* START *
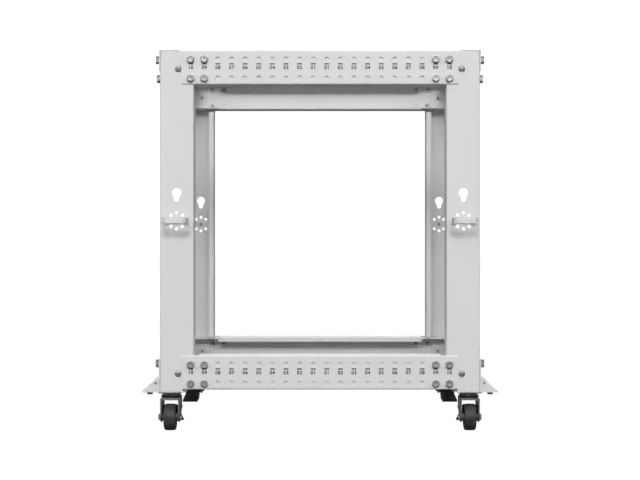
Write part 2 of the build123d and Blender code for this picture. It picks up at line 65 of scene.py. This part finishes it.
# ---- node helpers -------------------------------------------------------------------------
class Nodes:
    """A material's node tree with short calls to add and link nodes."""

    def __init__(self, name):
        self.material = bpy.data.materials.new(name)
        self.material.use_nodes = True
        self.tree = self.material.node_tree
        self.shader = self.tree.nodes["Principled BSDF"]
        self.coords = self.add("ShaderNodeTexCoord").outputs["Object"]

    def add(self, kind, **values):
        node = self.tree.nodes.new(kind)
        for key, value in values.items():
            if key in node.inputs:
                node.inputs[key].default_value = value
            else:
                setattr(node, key, value)
        return node

    def link(self, output, target):
        self.tree.links.new(output, target)

    def set(self, **values):
        for key, value in values.items():
            self.shader.inputs[key.replace("_", " ")].default_value = value

    def noise(self, scale, detail=4.0, stretch=(1, 1, 1)):
        mapping = self.add("ShaderNodeMapping")
        mapping.inputs["Scale"].default_value = stretch
        self.link(self.coords, mapping.inputs["Vector"])
        noise = self.add("ShaderNodeTexNoise", Scale=scale, Detail=detail)
        self.link(mapping.outputs["Vector"], noise.inputs["Vector"])
        return noise.outputs["Fac"]

    def ramp(self, source, low, high, start=0.3, end=0.7):
        """Colour or grey ramp from low to high over part of the source's span."""
        ramp = self.add("ShaderNodeValToRGB")
        for element, place, value in zip(ramp.color_ramp.elements, (start, end), (low, high)):
            element.position = place
            element.color = (*value, 1) if isinstance(value, tuple) else (value, value, value, 1)
        self.link(source, ramp.inputs["Fac"])
        return ramp.outputs["Color"]

    def mix(self, factor, first, second):
        mix = self.add("ShaderNodeMix", data_type="RGBA")
        self.link(factor, mix.inputs[0])
        self.link(first, mix.inputs[6])
        self.link(second, mix.inputs[7])
        return mix.outputs[2]

    def bump(self, height, strength, distance, normal=None):
        bump = self.add("ShaderNodeBump", Strength=strength, Distance=distance)
        self.link(height, bump.inputs["Height"])
        if normal is not None:
            self.link(normal, bump.inputs["Normal"])
        return bump.outputs["Normal"]

    def round_edges(self, radius):
        return self.add("ShaderNodeBevel", samples=4, Radius=radius).outputs["Normal"]


def powder_coat():
    """Light grey textured powder coat: orange peel, a fine grain and faint handling marks."""
    n = Nodes("powder_coat")
    grain = n.noise(900.0, 3.0)
    peel = n.noise(260.0, 2.0)
    cloud = n.noise(9.0, 5.0)
    smudge = n.noise(38.0, 6.0, (1, 1, 0.35))
    base = n.ramp(cloud, (0.672, 0.674, 0.676), (0.700, 0.701, 0.702))
    fleck = n.ramp(grain, (0.640, 0.642, 0.645), (0.712, 0.713, 0.714), 0.25, 0.6)
    amount = n.ramp(grain, 0.15, 0.45)
    n.link(n.mix(amount, base, fleck), n.shader.inputs["Base Color"])
    n.link(n.ramp(smudge, 0.46, 0.60), n.shader.inputs["Roughness"])
    rounded = n.round_edges(0.7 * MM)
    orange_peel = n.bump(peel, 0.10, 0.0003, rounded)
    n.link(n.bump(grain, 0.14, 0.0001, orange_peel), n.shader.inputs["Normal"])
    n.set(IOR=1.5, Specular_IOR_Level=0.4)
    return n.material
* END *
• What to do: Return nothing but the lines from the start of the listing above through the line containing "material's node tree", exactly as given.

• Exercise result:
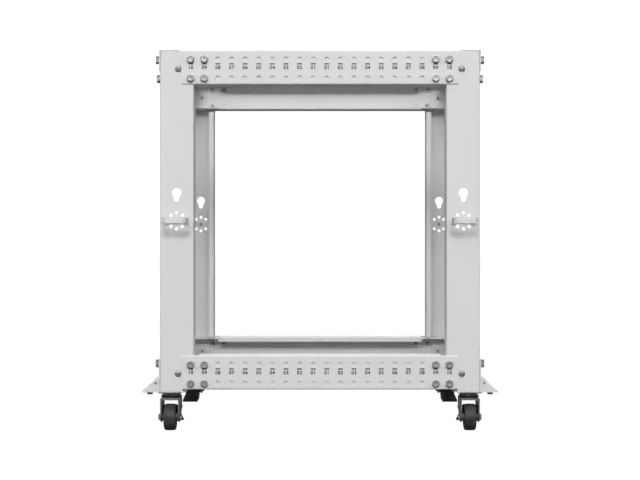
Write part 2 of the build123d and Blender code for this picture. It picks up at line 65 of scene.py. This part finishes it.
# ---- node helpers -------------------------------------------------------------------------
class Nodes:
    """A material's node tree with short calls to add and link nodes."""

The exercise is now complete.